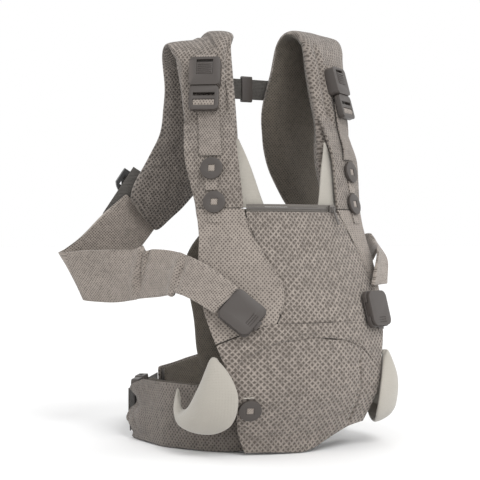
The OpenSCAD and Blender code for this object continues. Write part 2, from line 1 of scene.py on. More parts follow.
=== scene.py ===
"""Soft baby carrier: the cloth, webbing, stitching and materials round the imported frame.

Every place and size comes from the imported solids. A soft solid is welded into a quad
cage, subdivided, filled and creased. A moulded one gets its edges rounded. Metres, +Z up,
the outer panel faces -Y, and "left" is the -X side.
"""
import json
import math

import bmesh
import bpy
import numpy as np
from mathutils import Matrix, Vector, noise
from mathutils.bvhtree import BVHTree


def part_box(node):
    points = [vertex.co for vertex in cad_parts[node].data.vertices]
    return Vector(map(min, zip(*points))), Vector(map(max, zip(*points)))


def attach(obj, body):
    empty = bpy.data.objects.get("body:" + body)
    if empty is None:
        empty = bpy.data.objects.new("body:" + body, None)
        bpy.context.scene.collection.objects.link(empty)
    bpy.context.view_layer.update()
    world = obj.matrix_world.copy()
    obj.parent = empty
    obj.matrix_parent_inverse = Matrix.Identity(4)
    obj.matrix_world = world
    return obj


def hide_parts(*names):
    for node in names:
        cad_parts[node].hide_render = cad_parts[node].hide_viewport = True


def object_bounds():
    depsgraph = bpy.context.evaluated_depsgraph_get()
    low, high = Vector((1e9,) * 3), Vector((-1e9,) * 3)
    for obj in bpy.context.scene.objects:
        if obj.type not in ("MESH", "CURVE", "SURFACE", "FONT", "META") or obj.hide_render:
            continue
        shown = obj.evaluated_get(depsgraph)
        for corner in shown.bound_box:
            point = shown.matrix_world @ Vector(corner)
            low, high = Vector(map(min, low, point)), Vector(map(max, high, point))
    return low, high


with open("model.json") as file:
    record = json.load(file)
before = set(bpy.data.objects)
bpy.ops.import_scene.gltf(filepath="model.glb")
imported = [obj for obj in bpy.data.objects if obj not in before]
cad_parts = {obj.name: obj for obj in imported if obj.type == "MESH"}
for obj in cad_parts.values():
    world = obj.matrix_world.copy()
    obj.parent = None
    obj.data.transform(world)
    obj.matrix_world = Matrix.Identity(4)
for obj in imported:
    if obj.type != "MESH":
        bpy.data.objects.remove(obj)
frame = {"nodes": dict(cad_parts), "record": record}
cad_low, cad_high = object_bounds()
bodies_of = {n: b for b, members in frame["record"]["behaviour"]["bodies"].items() for n in members}
SIDES = ("left", "right")

# ---------- small helpers ----------


def ease(low, high, x):
    """0 below low, 1 above high, and smooth between, on numbers or arrays."""
    t = np.clip((x - low) / (high - low), 0, 1)
    return t * t * (3 - 2 * t)


def link(name, mesh):
    obj = bpy.data.objects.new(name, mesh)
    bpy.context.scene.collection.objects.link(obj)
    return obj


def link_bmesh(name, bm):
    """An object of that name made from a bmesh, which is freed."""
    mesh = bpy.data.meshes.new(name)
    bm.to_mesh(mesh)
    bm.free()
    return link(name, mesh)


def points_of(obj):
    co = np.zeros(len(obj.data.vertices) * 3)
    obj.data.vertices.foreach_get("co", co)
    return co.reshape(-1, 3)


def normals_of(obj):
    n = np.zeros(len(obj.data.vertices) * 3)
    obj.data.vertices.foreach_get("normal", n)
    return n.reshape(-1, 3)


def turn_of(points):
    """Angle about +Z in radians: 0 at the front, growing towards the right."""
    return np.arctan2(points[:, 0], -points[:, 1])


def outward_of(points):
    """Level direction from the wearer's middle to each point, one metre long."""
    outward = points * (1, 1, 0)
    return outward / np.linalg.norm(outward, axis=1, keepdims=True)


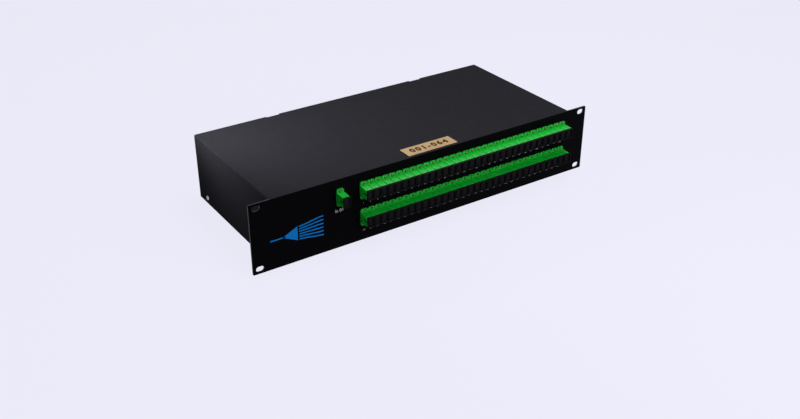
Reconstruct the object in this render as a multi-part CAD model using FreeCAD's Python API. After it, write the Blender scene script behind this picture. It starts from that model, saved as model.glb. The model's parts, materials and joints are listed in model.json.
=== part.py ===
***
Given exercise: Above are the records; print exactly the lines from the line with "bpy.context.view_layer.update()" to the line with "# ---------- small", including both, and nothing else.

Answer:
    bpy.context.view_layer.update()
    world = obj.matrix_world.copy()
    obj.parent = empty
    obj.matrix_parent_inverse = Matrix.Identity(4)
    obj.matrix_world = world
    return obj


def hide_parts(*names):
    for node in names:
        cad_parts[node].hide_render = cad_parts[node].hide_viewport = True


def object_bounds():
    depsgraph = bpy.context.evaluated_depsgraph_get()
    low, high = Vector((1e9,) * 3), Vector((-1e9,) * 3)
    for obj in bpy.context.scene.objects:
        if obj.type not in ("MESH", "CURVE", "SURFACE", "FONT", "META") or obj.hide_render:
            continue
        shown = obj.evaluated_get(depsgraph)
        for corner in shown.bound_box:
            point = shown.matrix_world @ Vector(corner)
            low, high = Vector(map(min, low, point)), Vector(map(max, high, point))
    return low, high


with open("model.json") as file:
    record = json.load(file)
before = set(bpy.data.objects)
bpy.ops.import_scene.gltf(filepath="model.glb")
imported = [obj for obj in bpy.data.objects if obj not in before]
cad_parts = {obj.name: obj for obj in imported if obj.type == "MESH"}
for obj in cad_parts.values():
    world = obj.matrix_world.copy()
    obj.parent = None
    obj.data.transform(world)
    obj.matrix_world = Matrix.Identity(4)
for obj in imported:
    if obj.type != "MESH":
        bpy.data.objects.remove(obj)
frame = {"nodes": dict(cad_parts), "record": record}
cad_low, cad_high = object_bounds()
bodies_of = {n: b for b, members in frame["record"]["behaviour"]["bodies"].items() for n in members}
SIDES = ("left", "right")

# ---------- small helpers ----------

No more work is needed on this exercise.